Monday 24 July 2017

Pilgrimage to St. Ailbe's Church, Emly

There is no doubt that St. Patrick's place as Apostle of the Irish is unassailable and it was a joy to share in the National Latin Mass Pilgrimage to his shrine at Armagh last month. However, it is equally incontrovertible that the faithful of Munster - and really of all Ireland owe a debt of gratitude to Saint Ailbe, a debt that we made some effort to repay today by means of a pilgrimage to his Church, built upon the site of his Church and monastery, at Emly, Co. Tipperary.

Our Pilgrimage culminated in the celebration of the Holy Sacrifice of the Mass in the Extraordinary Form the Roman Rite.

Samuel Lewis' Topographic Dictionary of Ireland tells us that the ancient geoographer Ptolomy referred to Emly in his second century writings as "Imlagh" one of the three principal towns of Ireland. St. Prosper of Aquitainerecords that Pope Celestine sent Palladius in 431 "to the Scots believing in Christ, to be their first bishop"

We know of four pre-Patrician Saints of Ireland, St. Ailbe of Emly, St. Declan of Ard More, St. Ciaran or Abban and St. Ibar. In the life of St. Declan he is "secundus Patricius et patronus Mumenie" a second Patrick and Patron of Munster.

The Rule of St. Ailbe, a rule of life for his monks, is still extant in 58 verses:
Let him be steady, let him not be restless, let him be wise, learned, pious; let him be vigilant; let him be a slave; let him be humble kindly.

Let him be gentle, close and zealous, let him be modest, generous and gracious; against the torrent of the world, let him be watchful, let him not be reproachful; against the brood of the world, let him be warlike.

The jewel of baptism and communion, let him receive it.

Let him be constant at prayer, his canonical hours let him not forget; his mind let him bow it down without insolence or contention.

A hundred genuflections for him at the Beata at the beginning of the day… thrice fifty psalms with a hundred genuflections every hour of vespers.

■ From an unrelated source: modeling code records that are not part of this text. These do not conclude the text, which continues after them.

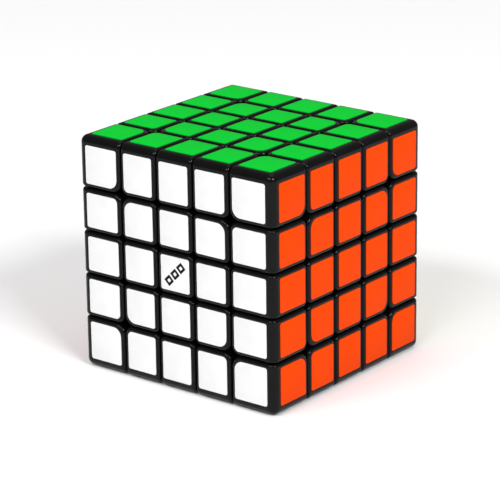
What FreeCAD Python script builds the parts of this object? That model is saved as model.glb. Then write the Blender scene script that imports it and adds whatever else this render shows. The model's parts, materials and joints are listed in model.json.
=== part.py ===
import FreeCAD, Part

# Five-layer twisty puzzle cube: 98 moulded pieces round a six-armed core.
#
# Millimetres. The origin is the core's centre, where every turning axis crosses. +Z is up, the
# green face is on top, the white face looks along -Y and the orange face along +X.
#
# Each turning axis has four cuts, one on each side of every inner layer. A cut is a surface of
# revolution about its axis, so the layers it divides can turn to any angle. Near the faces it is a
# plane, and further in it widens into cones. A step in the cones, FOOT_TOP_R from the centre, gives
# every piece a foot that reaches in under its neighbours. The six face centres are screwed to the
# core with springs and hold the tee centres, those hold the x centres and the mid edges, those
# hold the wing edges, and the wing edges hold the corners.

import math
import os
from itertools import product

V = FreeCAD.Vector

# ---- driving dimensions -------------------------------------------------------------------------
CUBE = 62.0  # across two opposite stickers
STICKER_T = 0.15
INNER_PITCH = 11.5  # width of each of the three inner layers; the two outer ones take the rest
GAP_HALF = 0.12  # half the running gap between neighbouring pieces inside the cube
FACE_GAP_HALF = 0.15  # the same near the faces

# Cuts. Angles are from the turning axis, and radii from the cube's centre.
OUTER_CONE, OUTER_FOOT = 60.0, 66.0  # cut between an outer layer and the next
INNER_CONE, INNER_FOOT = 75.0, 79.5  # cut beside the middle layer
FOOT_BOTTOM_R = 13.0
FOOT_TOP_R = 16.5
NECK_R = 33.0  # the outer cut is a plane beyond this

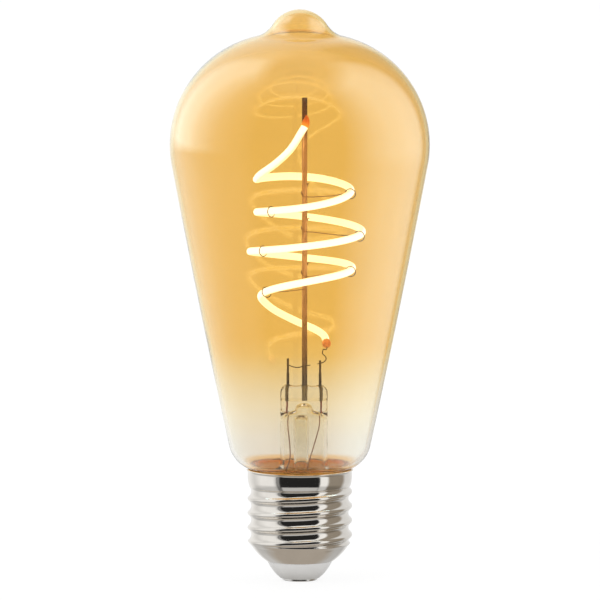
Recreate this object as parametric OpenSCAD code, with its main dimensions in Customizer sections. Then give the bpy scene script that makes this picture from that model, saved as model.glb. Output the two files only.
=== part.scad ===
// Smart filament lamp: a pear-shaped amber bulb with a spiral light-emitting filament on an E27 screw cap.
// Millimetres. The origin is the centre of the contact's underside, and +Z runs up the bulb to the pip.

/* [Bulb glass] */
// Radius of the round top of the bulb, seen from the side
dome_r = 27.8; // [27:0.1:28.5]
// How far the centre of that round top lies from the bulb's axis
dome_out = 4.7; // [4:0.1:5]
// Height of the widest ring
dome_z = 109.5; // [108:0.5:111]
// Half angle of the long cone under the widest ring, in degrees
cone_angle = 11.5; // [11:0.1:12]
// How far the cone's side bows outwards at its middle
cone_bow = 0.25; // [0:0.05:0.5]
// Radius of the shoulder that turns into the cap
shoulder_r = 8; // [7.5:0.1:8.5]
// Height of the shoulder's centre
shoulder_z = 35.6; // [35:0.1:36]
// How far the shoulder's centre lies from the bulb's axis
shoulder_out = 9.9; // [9.5:0.1:10]
// Thickness of the glass
glass_wall = 0.9; // [0.7:0.1:1.1]
// Radius of the neck that goes into the cap
neck_r = 12; // [11.8:0.1:12.1]
// Height of the neck's lower edge
neck_z = 23.8; // [23.7:0.1:24.5]
// Height of the top of the pip
pip_top = 143.4; // [143:0.1:144]
// Radius of the pip's round end
pip_r = 8; // [7.5:0.1:8.5]
// Radius of the hollow inside the pip
pip_hollow_r = 5.6; // [5:0.1:6]
// Radius that blends the pip into the bulb
pip_blend = 7; // [5:0.5:8]

/* [Screw cap] */
// Height of the cap's rim
rim_z = 28; // [27.9:0.1:28.1]
// Thickness of the cap's sheet metal
sheet = 0.3; // [0.25:0.05:0.35]
// Radius over the crests of the thread
crest_r = 13.1; // [13.05:0.05:13.2]
// Depth of the thread
thread_depth = 0.9; // [0.8:0.05:0.95]
// Rise of one turn of the thread
thread_pitch = 3.629; // [3.6:0.001:3.65]
// Radius of the smooth collar above the thread
collar_r = 13.05; // [13:0.05:13.1]
// Height of a crest on the +X side
crest_z = 18.74; // [18:0.01:19.5]
// Radius of the centre contact
contact_r = 4.4; // [4.2:0.1:4.6]
// Thickness of the centre contact
contact_t = 0.55; // [0.5:0.05:0.7]
// Height of the insulator's shoulder, where the metal starts
insulator_z = 4.9; // [4.8:0.1:5]

/* [Stem] */
// How far the stem stands off the bulb's axis
stem_x = 1.05; // [0.9:0.05:1.2]
// Radius of the stem's tube
stem_r = 5.95; // [5.8:0.05:6]
// Thickness of the stem's tube
stem_wall = 1; // [0.9:0.05:1.1]
// Height where the tube meets the press
press_z = 42; // [41.5:0.1:42.5]
// Height of the press's top
press_top = 49.3; // [49:0.1:49.6]
// Half of the press's thickness
press_half = 2.7; // [2.6:0.1:3]
// Radius of the exhaust tube
exhaust_r = 1.9; // [1.7:0.05:2]
// Height of the exhaust tube's sealed tip
exhaust_tip = 19.5; // [18.5:0.5:20.5]

/* [Mast, leads and supports] */
// Radius of the mast that carries the filament
mast_r = 0.68; // [0.6:0.02:0.7]
// Height of the mast's top
mast_top = 121.3; // [120.5:0.1:122]
// Distance from the stem's centre to each lead
lead_gap = 4.03; // [3.9:0.01:4.1]
// Radius of the thin upper half of a lead
lead_r = 0.28; // [0.2:0.01:0.3]
// Radius of the thick lower half of a lead
lead_foot_r = 0.35; // [0.3:0.01:0.4]
// Radius of the copper-clad wire sealed in the press
dumet_r = 0.2; // [0.15:0.01:0.22]
// Radius of the copper wires below the press
outer_lead_r = 0.14; // [0.12:0.01:0.16]
// Radius of the wires that hold the filament
support_r = 0.11; // [0.1:0.01:0.13]

/* [Filament] */
// Radius of the glowing silicone cord
filament_r = 0.9; // [0.85:0.01:1]
// Half width of the strip that carries the chips
strip_half = 0.55; // [0.5:0.01:0.6]
// Thickness of that strip
strip_t = 0.16; // [0.12:0.01:0.2]
// Length of one chip
chip_l = 0.7; // [0.5:0.05:0.8]

/* [Driver and radio] */
// Height of the driver board's underside
board_z = 12; // [11.8:0.1:12.2]
// Radius of the driver board
board_r = 10.6; // [10.5:0.05:10.65]
// Thickness of the driver board
board_t = 1; // [0.8:0.1:1]
// Outer radius of the plastic sleeve that holds the board
sleeve_r = 11.45; // [11.4:0.05:11.5]

/* [Hidden] */
$fn = 64;

// The mast stands just beside the stem's centre, and the filament's spiral turns round it.
mast_x = stem_x + 0.15;
exhaust_x = 0.35;
lead_x = [stem_x - lead_gap, stem_x + lead_gap];
dumet_top = 45.3;

// Stations down the filament: [angle round the mast in degrees, distance from the mast, height].
FILAMENT = [
  [270, 1.8, 114.2], [240, 2.6, 112], [222, 5, 108.4], [208, 8.4, 105], [194, 11.2, 102.4],
  [180, 12, 100.9], [90, 12, 100.3], [0, 11.6, 98], [-90, 11.6, 95], [-180, 11.9, 92.7],
  [-270, 12.5, 90.3], [-360, 14.4, 87.8], [-450, 13.2, 85.4], [-540, 13.6, 82.8],
  [-630, 12.6, 79.9], [-720, 11.9, 78.6], [-810, 11.6, 76.3], [-900, 10.9, 71.3],
  [-945, 9.7, 66.9], [-975, 8.4, 64.4], [-1010, 7.8, 62.4], [-1034, 7.1, 61], [-1046, 6.5, 59.8]
];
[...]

A genuflection thrice, earnestly, after going in past the altar rail, without frivolity and without excitement, going into the presence of the king of the angels.

A clean house for the guests and a big fire, washing and bathing for them, and a couch without sorrow.
The monastery at Emly became the seat of the Diocese of Emly in 1118 at the Synod of Ráth Breasail. The diocese was placed into the administration of the Archdiocese of Cashel after its last Bishop, Blessed Terence O'Brien, was martyred in 1651.

This place, noticed under the name of "Imlagh" by Ptolemy, as one of the three principal towns of Ireland, is of very remote antiquity, and was formerly an important city and the seat of the diocese. A monastery of canons regular was found here by St. Ailbe, or Alibeus, who became its first abbot, and dying in 527, was interred in the abbey. His successors obtained many privileges for the inhabitants. The abbey and town were frequently pillaged and burnt. King John, in the 17th of his reign, granted the privilege of holding markets and fairs in the town, which, since the union of the see of Emly with that of Cashel in 1568, has gradually declined, and is now comparatively an insignificant village, containing only 115 houses. It has a constabulary police station, and fairs are held on May 21st and Sept. 22nd.

The present Church was built about 1880 and houses a stunning collection of stained glass windows, well worth visiting.